Вкус — это не простое своеобразие подхода индивида к оцениваемому им явлению. Вкус всегда стремится к тому, чтобы стать хорошим и реализовать свое притязание на всеобщность. Хороший вкус уверен в своем суждении, он принимает и отвергает, не зная колебаний, не оглядываясь на других и не подыскивая оснований. «...Вкус в чем-то приближается к чувству, — пишет Гадамер. — В процессе действования он не располагает познанием, на чем-то основанном. Если в делах вкуса что-то негативно, то он не в состоянии сказать почему. Но узнает он это с величайшей уверенностью. Следовательно, уверенность вкуса — это уверенность в безвкусице... Дефиниция вкуса состоит прежде всего в том, что его уязвляет все ему противоречащее, как избегают всего, что грозит травмой»[192].

Понятию хорошего вкуса противостоит понятие отсутствия вкуса, а не понятие плохого вкуса. «Хороший вкус — это такой тип восприятия, при котором все утрированное избегается так естественно, что эта реакция по меньшей мере непонятна тем, у кого нет вкуса»[193].

Широко распространено мнение, что о вкусах не спорят: приговор вкуса обладает своеобразной непререкаемостью. Кант полагал, что в этой сфере возможен спор, но не диспут[194]. Причину того, что в вопросах вкуса нет возможности аргументировать, Гадамер видит в непосредственности вкуса и несводимости его к каким-то другим и в особенности понятийным основаниям: «...Это происходит не потому, что невозможно найти понятийно всеобщие масштабы, которые всеми с необходимостью принимаются, а потому, что их даже не ищут, и ведь их невозможно правильно отыскать, даже если бы они и были. Нужно иметь вкус; его невозможно преподать путем демонстрации и нельзя заменить простым подражанием»[195].

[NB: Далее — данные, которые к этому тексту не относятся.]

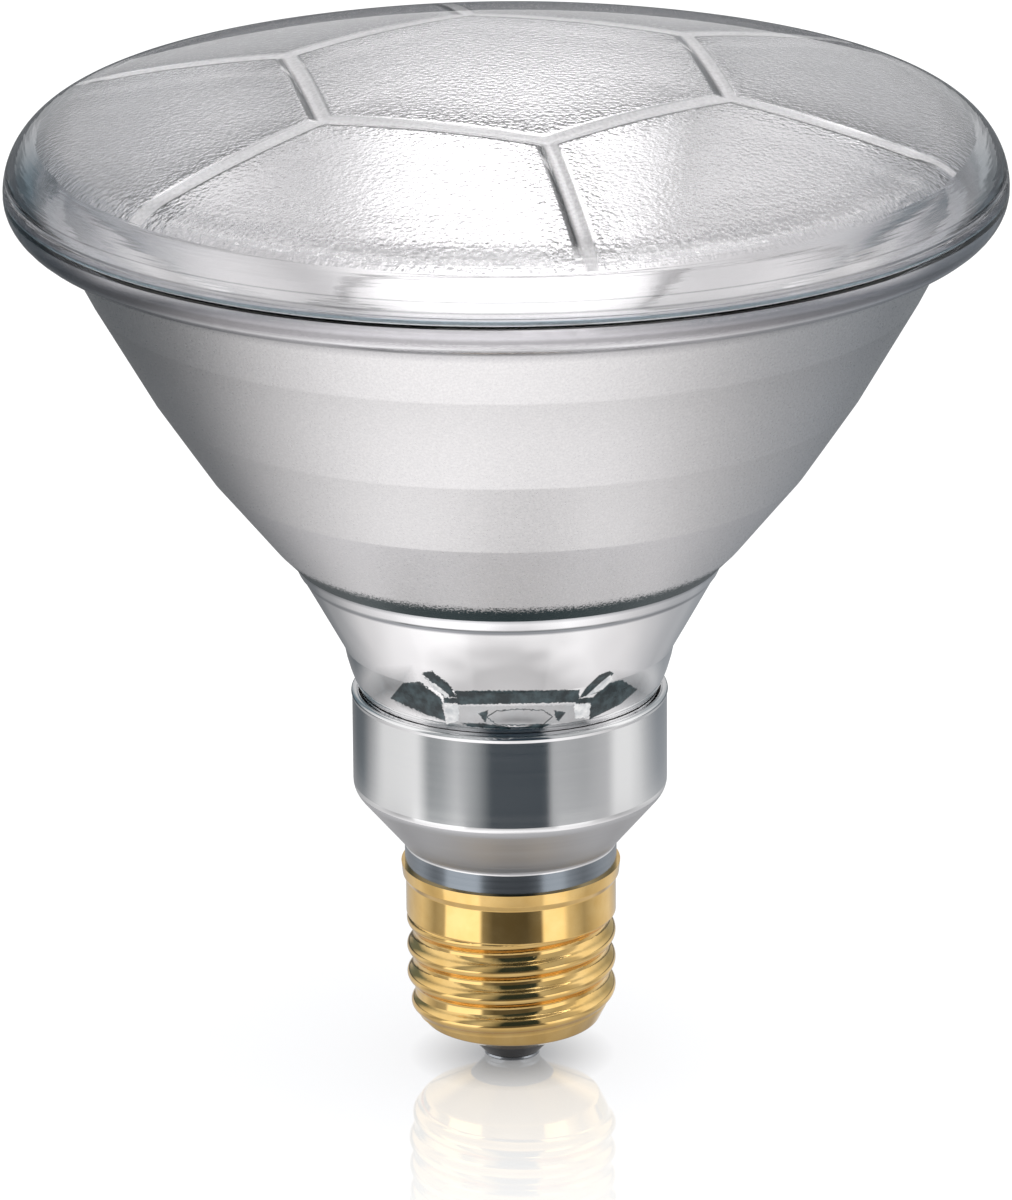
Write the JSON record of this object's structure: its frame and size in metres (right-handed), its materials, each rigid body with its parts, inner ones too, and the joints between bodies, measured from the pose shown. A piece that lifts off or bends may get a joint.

Принцип «о вкусах не спорят» не кажется верным в своей общей формулировке. Споры о вкусах достаточно обычны, эстетика и художественная критика состоят по преимуществу из таких споров. Когда выражают сомнение в их возможности или эффективности, имеют в виду, скорее, лишь особые случаи спора, не приложимые к суждениям вкуса.

Действительно, о вкусах невозможно вести дискуссию — спор, направленный на поиски истины и ограничивающийся только корректными средствами аргументации. О вкусах невозможен также эклектический спор, тоже ориентирующийся на истину, но использующий и некорректные приемы. Суждения вкуса являются оценками: они определяют степень совершенства рассматриваемых объектов. Как всякие оценки, эти суждения не могут быть предметом дискуссии или эклектического спора. Но об оценках возможна полемика — спор, цель которого победа над другой стороной и который пользуется только корректными приемами аргументации. Оценки, и в частности суждения вкуса, могут быть также предметом софистического спора, тоже ориентированного на победу, но использующего и некорректные приемы[196]. Идея, что вкусы лежат вне сферы аргументации, нуждается, таким образом, в серьезной оговорке. О вкусах можно спорить, но лишь с намерением добиться победы, утверждения своей системы оценок, причем спорить не только некорректно, но и вполне корректно.